#### Given material:
▽

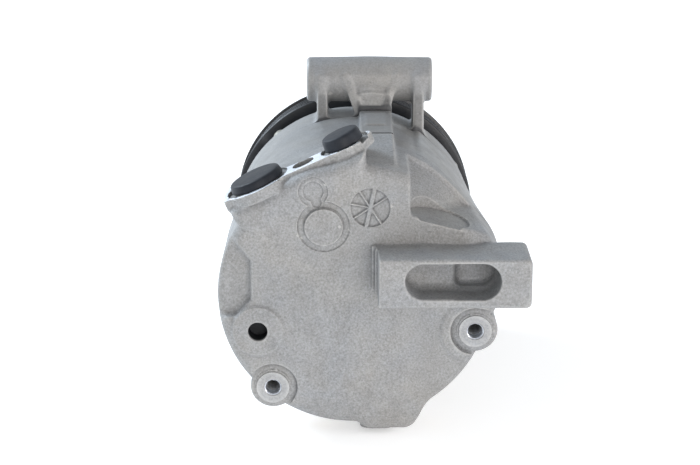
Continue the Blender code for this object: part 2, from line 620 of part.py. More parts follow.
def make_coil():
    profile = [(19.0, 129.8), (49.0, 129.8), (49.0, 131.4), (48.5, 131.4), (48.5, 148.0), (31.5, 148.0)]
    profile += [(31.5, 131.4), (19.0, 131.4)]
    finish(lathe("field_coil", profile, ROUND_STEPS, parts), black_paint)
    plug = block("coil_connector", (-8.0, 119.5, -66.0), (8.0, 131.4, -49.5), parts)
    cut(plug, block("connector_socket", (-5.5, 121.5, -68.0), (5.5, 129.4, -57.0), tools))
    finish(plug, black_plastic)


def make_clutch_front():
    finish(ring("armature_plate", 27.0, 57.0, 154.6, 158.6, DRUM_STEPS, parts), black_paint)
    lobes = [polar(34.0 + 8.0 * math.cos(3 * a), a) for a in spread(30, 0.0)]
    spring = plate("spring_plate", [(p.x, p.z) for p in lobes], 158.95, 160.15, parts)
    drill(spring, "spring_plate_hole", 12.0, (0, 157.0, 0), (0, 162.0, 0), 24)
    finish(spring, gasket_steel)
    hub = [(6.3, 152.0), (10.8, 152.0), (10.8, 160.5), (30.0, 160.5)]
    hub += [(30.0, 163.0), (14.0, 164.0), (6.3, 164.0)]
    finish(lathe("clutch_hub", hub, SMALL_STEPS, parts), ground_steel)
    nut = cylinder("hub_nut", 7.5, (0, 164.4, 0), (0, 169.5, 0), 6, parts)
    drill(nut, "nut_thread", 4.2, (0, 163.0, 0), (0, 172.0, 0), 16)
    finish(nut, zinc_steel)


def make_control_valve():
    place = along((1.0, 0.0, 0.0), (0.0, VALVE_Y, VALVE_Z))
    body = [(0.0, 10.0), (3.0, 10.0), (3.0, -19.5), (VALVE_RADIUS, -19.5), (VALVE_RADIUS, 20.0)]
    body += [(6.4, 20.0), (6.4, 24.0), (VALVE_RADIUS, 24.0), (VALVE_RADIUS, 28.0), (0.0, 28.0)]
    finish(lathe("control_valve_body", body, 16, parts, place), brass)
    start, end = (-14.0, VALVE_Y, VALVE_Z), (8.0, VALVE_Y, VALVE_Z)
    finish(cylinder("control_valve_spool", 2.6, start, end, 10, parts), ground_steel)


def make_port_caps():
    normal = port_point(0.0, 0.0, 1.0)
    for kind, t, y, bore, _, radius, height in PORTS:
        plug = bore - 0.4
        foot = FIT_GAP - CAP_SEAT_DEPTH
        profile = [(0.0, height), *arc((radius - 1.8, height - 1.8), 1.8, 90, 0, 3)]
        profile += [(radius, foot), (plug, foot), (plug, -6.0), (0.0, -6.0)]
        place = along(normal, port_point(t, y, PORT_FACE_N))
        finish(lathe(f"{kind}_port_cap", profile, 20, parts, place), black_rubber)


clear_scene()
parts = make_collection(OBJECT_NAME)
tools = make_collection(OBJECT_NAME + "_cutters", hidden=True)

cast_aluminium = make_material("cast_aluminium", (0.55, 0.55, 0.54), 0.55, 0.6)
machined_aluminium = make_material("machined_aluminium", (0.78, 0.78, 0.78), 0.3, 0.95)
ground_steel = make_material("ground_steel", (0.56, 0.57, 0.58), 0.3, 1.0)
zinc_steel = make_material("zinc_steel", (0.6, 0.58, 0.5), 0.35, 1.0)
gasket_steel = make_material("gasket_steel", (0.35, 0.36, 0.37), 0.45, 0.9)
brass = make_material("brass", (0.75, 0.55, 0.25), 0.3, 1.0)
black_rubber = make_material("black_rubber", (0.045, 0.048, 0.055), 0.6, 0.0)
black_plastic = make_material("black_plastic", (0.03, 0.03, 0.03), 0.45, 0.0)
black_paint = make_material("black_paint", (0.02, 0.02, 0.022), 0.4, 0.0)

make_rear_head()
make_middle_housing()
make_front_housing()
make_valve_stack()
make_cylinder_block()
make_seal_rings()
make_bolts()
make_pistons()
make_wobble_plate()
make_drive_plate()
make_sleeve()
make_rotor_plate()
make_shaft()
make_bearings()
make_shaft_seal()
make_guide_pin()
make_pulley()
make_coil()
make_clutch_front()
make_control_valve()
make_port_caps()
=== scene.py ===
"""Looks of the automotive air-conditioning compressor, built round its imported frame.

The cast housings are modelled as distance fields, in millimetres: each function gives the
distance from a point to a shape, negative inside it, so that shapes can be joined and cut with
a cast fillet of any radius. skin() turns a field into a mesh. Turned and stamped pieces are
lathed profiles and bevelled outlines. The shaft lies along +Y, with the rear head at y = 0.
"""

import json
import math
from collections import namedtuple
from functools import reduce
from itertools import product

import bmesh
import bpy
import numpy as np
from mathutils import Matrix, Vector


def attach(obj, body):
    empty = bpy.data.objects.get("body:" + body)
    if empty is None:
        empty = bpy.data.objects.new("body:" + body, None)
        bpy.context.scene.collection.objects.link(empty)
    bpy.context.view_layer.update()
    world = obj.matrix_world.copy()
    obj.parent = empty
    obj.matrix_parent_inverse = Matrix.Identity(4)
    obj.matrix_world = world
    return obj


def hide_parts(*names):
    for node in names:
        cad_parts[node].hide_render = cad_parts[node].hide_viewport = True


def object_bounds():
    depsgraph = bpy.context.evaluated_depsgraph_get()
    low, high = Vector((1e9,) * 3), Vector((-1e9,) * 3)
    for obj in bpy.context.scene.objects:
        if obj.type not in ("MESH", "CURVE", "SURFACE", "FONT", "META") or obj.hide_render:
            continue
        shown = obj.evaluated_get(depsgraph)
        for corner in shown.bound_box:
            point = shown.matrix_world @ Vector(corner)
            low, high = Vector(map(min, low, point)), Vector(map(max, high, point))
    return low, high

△

#### Do this:
Reproduce verbatim the lines above, from the line with "0.54), 0.55, 0.6)" through the line with "world = obj.matrix_world.copy()".

#### Response to this exercise:
cast_aluminium = make_material("cast_aluminium", (0.55, 0.55, 0.54), 0.55, 0.6)
machined_aluminium = make_material("machined_aluminium", (0.78, 0.78, 0.78), 0.3, 0.95)
ground_steel = make_material("ground_steel", (0.56, 0.57, 0.58), 0.3, 1.0)
zinc_steel = make_material("zinc_steel", (0.6, 0.58, 0.5), 0.35, 1.0)
gasket_steel = make_material("gasket_steel", (0.35, 0.36, 0.37), 0.45, 0.9)
brass = make_material("brass", (0.75, 0.55, 0.25), 0.3, 1.0)
black_rubber = make_material("black_rubber", (0.045, 0.048, 0.055), 0.6, 0.0)
black_plastic = make_material("black_plastic", (0.03, 0.03, 0.03), 0.45, 0.0)
black_paint = make_material("black_paint", (0.02, 0.02, 0.022), 0.4, 0.0)

make_rear_head()
make_middle_housing()
make_front_housing()
make_valve_stack()
make_cylinder_block()
make_seal_rings()
make_bolts()
make_pistons()
make_wobble_plate()
make_drive_plate()
make_sleeve()
make_rotor_plate()
make_shaft()
make_bearings()
make_shaft_seal()
make_guide_pin()
make_pulley()
make_coil()
make_clutch_front()
make_control_valve()
make_port_caps()
=== scene.py ===
"""Looks of the automotive air-conditioning compressor, built round its imported frame.

The cast housings are modelled as distance fields, in millimetres: each function gives the
distance from a point to a shape, negative inside it, so that shapes can be joined and cut with
a cast fillet of any radius. skin() turns a field into a mesh. Turned and stamped pieces are
lathed profiles and bevelled outlines. The shaft lies along +Y, with the rear head at y = 0.
"""

import json
import math
from collections import namedtuple
from functools import reduce
from itertools import product

import bmesh
import bpy
import numpy as np
from mathutils import Matrix, Vector


def attach(obj, body):
    empty = bpy.data.objects.get("body:" + body)
    if empty is None:
        empty = bpy.data.objects.new("body:" + body, None)
        bpy.context.scene.collection.objects.link(empty)
    bpy.context.view_layer.update()
    world = obj.matrix_world.copy()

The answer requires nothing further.